The NCLAT unequivocally affirmed the NCLT's January 7, 2025 order, dismissing the Section 9 petition and the appeal with no costs. The final language states: "To conclude, we affirm the judgement of the Adjudicating Authority in C.P. (IB) No. 572 of 2022 dated 07.01.2025 and consequently dismiss the present appeal. No costs."

Practically, this halts Kumar's insolvency pursuit against Cue Learn, redirecting him to civil remedies for damages under the Contract Act, 1872—potentially a suit for specific performance or compensation in a district court or High Court. For Cue Learn, it shields against immediate asset freeze or creditor committees, allowing focus on operations amid edtech challenges post-regulatory shifts.

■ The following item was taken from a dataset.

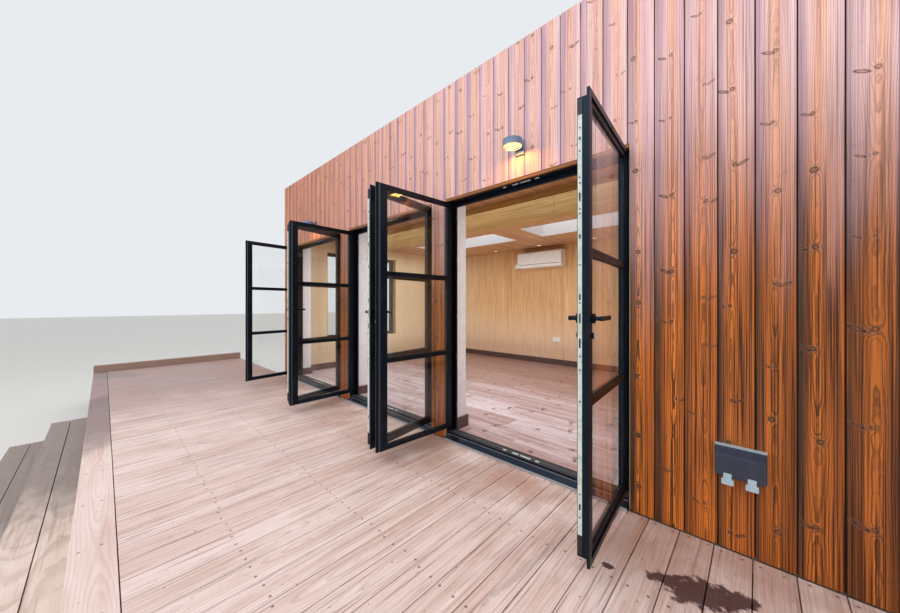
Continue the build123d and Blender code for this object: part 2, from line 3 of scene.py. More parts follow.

Broader implications are profound for legal practice. In celebrity endorsement disputes—common in India's ₹500 crore-plus market—this ruling signals caution: Contingent payments in executory contracts invite pre-existing dispute defenses, deterring IBC misuse. It may spur clearer drafting, e.g., explicit non-refundable advances or utilization waivers, reducing litigation. For insolvency professionals, it reiterates the Mobilox plausibility test's rigor, potentially lowering frivolous Section 9 filings (over 50% dismissed per NCLT data). Future cases, especially service-oriented debts, will scrutinize contract plain language sans full interpretation, aligning with IBC's 2016 intent for swift resolution sans recovery overreach.

This decision may influence High Court appeals or Supreme Court reviews, testing if unutilized services equate to "services provided" under Section 5(21). Ultimately, it bolsters IBC's creditor-protection ethos while safeguarding genuine commercial disputes for traditional forums, fostering a more discerning approach in India's evolving insolvency jurisprudence.